_Entries_:
┌──

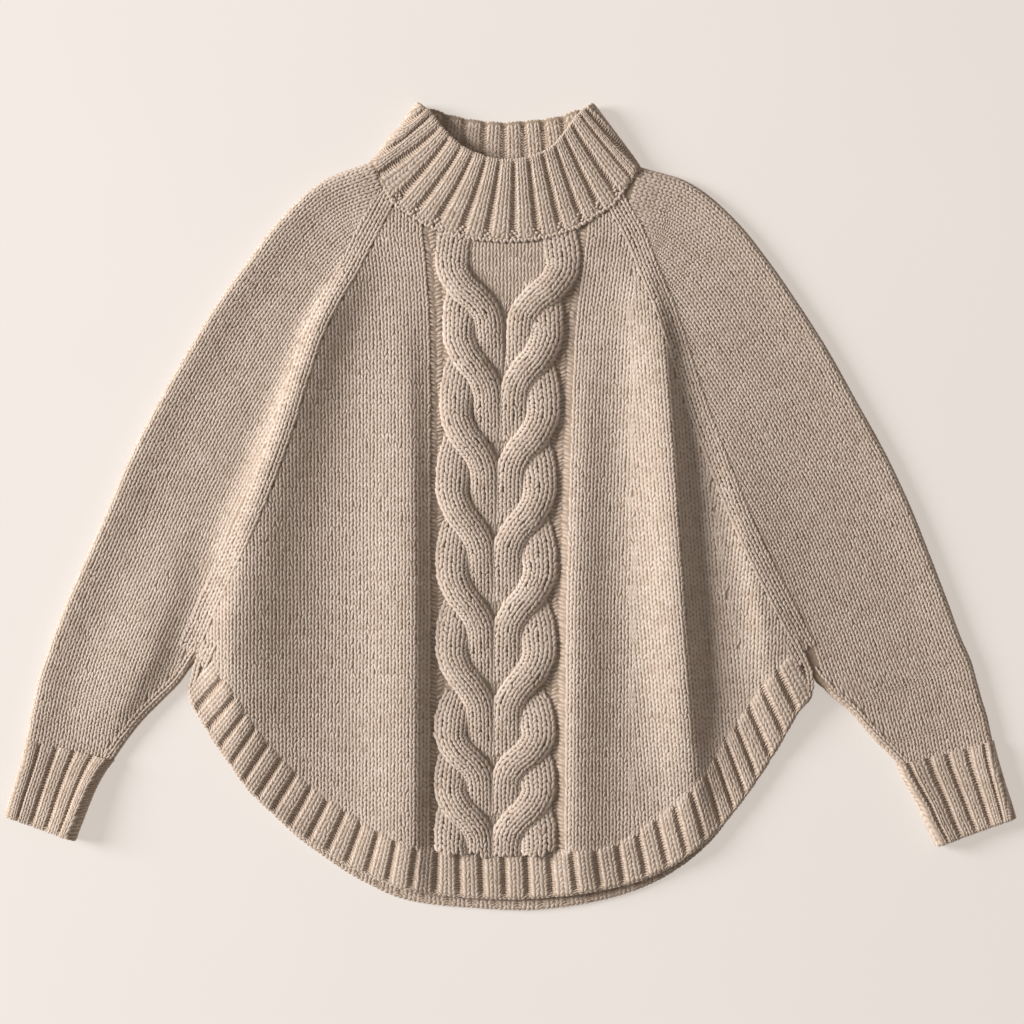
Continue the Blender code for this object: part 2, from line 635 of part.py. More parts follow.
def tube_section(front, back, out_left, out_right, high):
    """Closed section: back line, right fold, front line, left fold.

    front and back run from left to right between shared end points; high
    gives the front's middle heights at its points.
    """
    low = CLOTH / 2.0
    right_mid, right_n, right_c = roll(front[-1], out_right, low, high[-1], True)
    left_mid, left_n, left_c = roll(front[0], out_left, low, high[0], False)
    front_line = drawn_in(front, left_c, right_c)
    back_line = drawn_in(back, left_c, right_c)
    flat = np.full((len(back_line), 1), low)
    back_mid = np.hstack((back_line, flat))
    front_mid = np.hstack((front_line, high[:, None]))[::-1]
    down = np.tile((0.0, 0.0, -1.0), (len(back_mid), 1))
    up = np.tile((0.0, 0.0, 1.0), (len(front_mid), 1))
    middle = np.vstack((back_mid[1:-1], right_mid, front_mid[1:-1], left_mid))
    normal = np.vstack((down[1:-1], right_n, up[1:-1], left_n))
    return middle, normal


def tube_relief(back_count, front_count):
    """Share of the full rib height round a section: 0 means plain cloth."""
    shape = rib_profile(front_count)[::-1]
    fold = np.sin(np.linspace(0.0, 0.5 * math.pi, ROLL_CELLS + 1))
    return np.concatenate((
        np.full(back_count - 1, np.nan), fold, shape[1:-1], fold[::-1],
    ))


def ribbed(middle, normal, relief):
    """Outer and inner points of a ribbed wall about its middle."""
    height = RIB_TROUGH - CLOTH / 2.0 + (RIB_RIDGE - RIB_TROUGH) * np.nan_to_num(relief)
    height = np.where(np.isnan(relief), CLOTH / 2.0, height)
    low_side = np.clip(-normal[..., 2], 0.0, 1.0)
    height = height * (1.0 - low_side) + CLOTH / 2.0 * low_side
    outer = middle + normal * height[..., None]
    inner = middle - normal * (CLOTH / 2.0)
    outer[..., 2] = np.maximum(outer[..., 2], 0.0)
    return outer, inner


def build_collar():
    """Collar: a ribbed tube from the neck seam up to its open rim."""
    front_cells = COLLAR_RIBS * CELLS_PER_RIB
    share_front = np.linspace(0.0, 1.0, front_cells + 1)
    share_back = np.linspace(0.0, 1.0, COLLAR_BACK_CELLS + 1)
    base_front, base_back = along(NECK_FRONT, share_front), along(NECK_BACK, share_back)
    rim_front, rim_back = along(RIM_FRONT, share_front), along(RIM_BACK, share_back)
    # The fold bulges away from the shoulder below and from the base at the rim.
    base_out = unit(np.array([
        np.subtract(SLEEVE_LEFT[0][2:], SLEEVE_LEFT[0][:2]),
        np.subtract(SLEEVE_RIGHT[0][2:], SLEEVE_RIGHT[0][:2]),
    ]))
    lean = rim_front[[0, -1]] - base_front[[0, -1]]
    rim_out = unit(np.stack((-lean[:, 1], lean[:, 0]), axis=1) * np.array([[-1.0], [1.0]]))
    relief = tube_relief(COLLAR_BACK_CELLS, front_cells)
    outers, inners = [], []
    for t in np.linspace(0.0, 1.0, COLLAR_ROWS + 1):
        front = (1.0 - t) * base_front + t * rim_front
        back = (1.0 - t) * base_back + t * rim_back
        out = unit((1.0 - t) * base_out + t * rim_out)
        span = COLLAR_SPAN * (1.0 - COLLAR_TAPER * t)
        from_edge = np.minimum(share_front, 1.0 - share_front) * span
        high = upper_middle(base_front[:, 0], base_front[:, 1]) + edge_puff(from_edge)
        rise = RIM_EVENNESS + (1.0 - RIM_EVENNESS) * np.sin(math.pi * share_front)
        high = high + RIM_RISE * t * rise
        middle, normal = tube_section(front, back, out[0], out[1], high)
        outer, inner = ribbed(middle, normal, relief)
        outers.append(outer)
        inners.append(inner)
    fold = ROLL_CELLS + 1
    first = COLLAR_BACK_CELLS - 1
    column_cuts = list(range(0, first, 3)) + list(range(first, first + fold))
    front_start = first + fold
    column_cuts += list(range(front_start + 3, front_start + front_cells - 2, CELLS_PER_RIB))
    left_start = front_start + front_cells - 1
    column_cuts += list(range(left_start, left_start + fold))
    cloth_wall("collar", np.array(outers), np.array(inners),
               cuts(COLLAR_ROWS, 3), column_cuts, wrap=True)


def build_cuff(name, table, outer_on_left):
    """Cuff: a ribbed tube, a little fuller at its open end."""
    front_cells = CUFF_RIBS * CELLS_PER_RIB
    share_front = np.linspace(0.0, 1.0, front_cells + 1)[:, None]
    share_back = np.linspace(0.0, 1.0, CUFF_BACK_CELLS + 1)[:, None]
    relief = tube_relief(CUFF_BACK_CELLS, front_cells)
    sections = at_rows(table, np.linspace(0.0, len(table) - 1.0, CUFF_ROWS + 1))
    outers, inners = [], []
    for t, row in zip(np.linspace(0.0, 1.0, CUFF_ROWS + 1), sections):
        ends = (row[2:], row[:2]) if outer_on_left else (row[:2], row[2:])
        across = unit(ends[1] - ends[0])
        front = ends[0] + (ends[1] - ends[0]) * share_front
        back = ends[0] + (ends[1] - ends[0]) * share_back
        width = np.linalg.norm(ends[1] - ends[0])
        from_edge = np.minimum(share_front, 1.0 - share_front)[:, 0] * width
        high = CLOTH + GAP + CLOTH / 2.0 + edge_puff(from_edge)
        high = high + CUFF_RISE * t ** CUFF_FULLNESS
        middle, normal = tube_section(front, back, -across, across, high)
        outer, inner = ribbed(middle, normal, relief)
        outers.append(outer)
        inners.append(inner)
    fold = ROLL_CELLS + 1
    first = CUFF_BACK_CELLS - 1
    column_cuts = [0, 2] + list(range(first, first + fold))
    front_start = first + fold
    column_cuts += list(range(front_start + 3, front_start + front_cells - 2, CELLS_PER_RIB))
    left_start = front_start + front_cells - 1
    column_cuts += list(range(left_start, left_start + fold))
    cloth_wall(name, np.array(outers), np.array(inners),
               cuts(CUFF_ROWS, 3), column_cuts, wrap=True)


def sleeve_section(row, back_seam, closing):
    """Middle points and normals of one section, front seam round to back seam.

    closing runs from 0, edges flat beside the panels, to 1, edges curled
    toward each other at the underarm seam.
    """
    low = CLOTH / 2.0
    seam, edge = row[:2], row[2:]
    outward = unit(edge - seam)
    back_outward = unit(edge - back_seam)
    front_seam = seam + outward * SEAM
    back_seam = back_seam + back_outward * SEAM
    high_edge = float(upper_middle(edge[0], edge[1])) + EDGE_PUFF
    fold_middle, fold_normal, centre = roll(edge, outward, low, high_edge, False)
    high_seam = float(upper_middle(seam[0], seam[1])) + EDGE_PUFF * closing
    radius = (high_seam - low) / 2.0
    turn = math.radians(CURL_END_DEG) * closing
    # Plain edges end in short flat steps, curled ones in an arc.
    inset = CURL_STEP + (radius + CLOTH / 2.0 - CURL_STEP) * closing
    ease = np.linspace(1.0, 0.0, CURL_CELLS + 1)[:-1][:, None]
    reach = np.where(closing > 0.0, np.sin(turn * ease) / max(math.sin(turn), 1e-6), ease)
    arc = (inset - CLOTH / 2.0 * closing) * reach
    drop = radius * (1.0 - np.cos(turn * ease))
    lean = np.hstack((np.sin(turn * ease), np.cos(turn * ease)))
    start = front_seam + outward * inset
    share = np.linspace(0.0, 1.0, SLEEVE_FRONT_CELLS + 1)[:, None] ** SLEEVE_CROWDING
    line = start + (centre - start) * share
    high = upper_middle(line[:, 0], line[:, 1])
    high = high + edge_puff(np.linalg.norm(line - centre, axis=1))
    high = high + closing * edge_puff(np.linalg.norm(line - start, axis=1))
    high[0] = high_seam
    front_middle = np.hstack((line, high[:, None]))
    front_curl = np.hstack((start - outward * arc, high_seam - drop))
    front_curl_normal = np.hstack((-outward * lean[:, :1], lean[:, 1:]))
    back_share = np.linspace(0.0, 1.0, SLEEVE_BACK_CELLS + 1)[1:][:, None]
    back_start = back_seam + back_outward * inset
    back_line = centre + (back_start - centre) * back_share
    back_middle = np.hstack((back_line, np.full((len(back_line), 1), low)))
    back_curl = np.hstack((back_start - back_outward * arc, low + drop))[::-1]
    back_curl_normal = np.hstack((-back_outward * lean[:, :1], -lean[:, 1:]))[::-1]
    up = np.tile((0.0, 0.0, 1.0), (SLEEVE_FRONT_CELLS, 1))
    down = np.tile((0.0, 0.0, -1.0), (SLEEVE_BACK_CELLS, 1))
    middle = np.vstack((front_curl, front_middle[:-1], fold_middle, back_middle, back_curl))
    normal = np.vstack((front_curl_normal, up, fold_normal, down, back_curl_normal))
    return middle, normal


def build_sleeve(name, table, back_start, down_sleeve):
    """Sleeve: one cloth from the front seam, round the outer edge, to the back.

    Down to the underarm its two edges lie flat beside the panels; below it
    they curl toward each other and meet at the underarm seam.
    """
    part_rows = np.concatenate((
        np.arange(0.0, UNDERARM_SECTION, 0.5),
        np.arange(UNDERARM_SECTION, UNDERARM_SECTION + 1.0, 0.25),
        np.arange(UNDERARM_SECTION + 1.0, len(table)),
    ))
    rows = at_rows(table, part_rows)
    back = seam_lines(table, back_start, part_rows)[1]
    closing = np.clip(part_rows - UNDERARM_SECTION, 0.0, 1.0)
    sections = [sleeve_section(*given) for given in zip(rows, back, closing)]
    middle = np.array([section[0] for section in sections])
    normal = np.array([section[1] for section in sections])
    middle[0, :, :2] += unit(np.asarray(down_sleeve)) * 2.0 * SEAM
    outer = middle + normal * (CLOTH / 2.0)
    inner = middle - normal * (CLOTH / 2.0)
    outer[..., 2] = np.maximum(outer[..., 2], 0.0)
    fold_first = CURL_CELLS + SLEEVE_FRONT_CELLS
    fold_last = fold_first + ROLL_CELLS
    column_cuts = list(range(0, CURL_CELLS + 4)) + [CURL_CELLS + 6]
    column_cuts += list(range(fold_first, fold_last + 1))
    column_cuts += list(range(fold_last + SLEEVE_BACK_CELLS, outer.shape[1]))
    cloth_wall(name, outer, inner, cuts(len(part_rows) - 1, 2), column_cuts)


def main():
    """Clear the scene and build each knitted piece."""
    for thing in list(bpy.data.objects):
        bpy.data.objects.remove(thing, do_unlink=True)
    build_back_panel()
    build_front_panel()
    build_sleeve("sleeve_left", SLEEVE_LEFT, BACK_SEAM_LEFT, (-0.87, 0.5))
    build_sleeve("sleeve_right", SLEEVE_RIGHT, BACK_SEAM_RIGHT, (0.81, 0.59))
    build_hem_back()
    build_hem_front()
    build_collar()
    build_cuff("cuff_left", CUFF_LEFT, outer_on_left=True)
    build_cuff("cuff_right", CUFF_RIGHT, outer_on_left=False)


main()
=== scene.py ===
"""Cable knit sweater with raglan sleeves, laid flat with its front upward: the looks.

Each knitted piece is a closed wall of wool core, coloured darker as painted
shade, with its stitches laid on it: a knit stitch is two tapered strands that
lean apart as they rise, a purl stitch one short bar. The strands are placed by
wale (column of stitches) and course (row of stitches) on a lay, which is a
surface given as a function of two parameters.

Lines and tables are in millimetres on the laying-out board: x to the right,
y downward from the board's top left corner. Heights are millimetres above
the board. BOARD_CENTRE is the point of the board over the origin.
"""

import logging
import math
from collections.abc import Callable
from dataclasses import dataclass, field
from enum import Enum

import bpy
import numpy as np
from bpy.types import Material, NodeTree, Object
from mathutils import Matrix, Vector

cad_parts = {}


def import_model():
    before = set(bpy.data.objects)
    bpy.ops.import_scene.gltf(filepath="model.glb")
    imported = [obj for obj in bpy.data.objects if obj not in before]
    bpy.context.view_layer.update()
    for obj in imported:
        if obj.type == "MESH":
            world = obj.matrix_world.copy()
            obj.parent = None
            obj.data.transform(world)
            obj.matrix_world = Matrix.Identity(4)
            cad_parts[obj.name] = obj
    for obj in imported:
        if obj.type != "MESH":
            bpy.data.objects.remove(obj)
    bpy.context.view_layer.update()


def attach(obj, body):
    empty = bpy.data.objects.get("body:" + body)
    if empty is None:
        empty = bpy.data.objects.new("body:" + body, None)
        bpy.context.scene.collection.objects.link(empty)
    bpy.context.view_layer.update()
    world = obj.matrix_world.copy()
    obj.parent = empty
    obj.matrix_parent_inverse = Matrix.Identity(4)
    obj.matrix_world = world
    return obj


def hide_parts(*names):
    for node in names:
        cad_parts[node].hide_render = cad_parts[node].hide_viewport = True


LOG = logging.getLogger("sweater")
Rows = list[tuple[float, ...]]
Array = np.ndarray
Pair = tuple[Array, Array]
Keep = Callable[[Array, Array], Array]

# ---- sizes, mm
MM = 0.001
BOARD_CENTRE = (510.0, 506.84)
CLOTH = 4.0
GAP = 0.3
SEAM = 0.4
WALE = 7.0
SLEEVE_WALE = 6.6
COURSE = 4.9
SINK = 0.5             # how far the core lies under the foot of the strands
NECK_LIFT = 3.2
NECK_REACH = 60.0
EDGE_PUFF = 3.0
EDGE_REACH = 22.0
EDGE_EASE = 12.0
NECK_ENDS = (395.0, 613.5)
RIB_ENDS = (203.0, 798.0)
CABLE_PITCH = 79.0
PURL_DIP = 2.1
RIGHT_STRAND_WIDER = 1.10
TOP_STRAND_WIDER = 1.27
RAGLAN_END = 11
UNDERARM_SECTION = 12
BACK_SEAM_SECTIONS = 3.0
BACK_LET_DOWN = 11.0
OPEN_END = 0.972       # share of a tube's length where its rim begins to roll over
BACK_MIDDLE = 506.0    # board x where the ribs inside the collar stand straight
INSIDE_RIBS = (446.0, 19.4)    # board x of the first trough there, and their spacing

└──
┌──

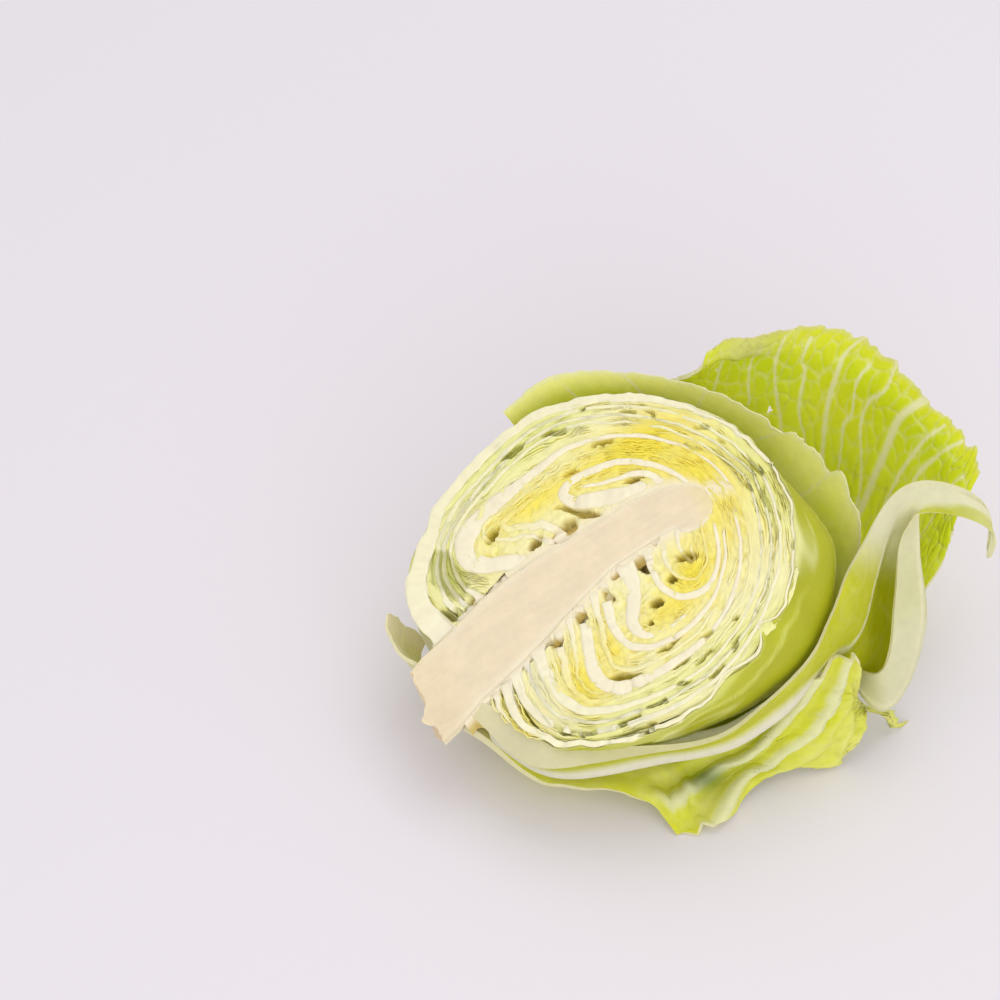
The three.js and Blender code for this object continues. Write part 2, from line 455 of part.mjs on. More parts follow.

└──

_Exercise_:
Every line from the one containing "if empty is" through the one containing "Keep = Callable[[Array, Array], Array]" is to be given again exactly, both ends included, and no line outside that range.

_Result of the exercise_:
    if empty is None:
        empty = bpy.data.objects.new("body:" + body, None)
        bpy.context.scene.collection.objects.link(empty)
    bpy.context.view_layer.update()
    world = obj.matrix_world.copy()
    obj.parent = empty
    obj.matrix_parent_inverse = Matrix.Identity(4)
    obj.matrix_world = world
    return obj


def hide_parts(*names):
    for node in names:
        cad_parts[node].hide_render = cad_parts[node].hide_viewport = True


LOG = logging.getLogger("sweater")
Rows = list[tuple[float, ...]]
Array = np.ndarray
Pair = tuple[Array, Array]
Keep = Callable[[Array, Array], Array]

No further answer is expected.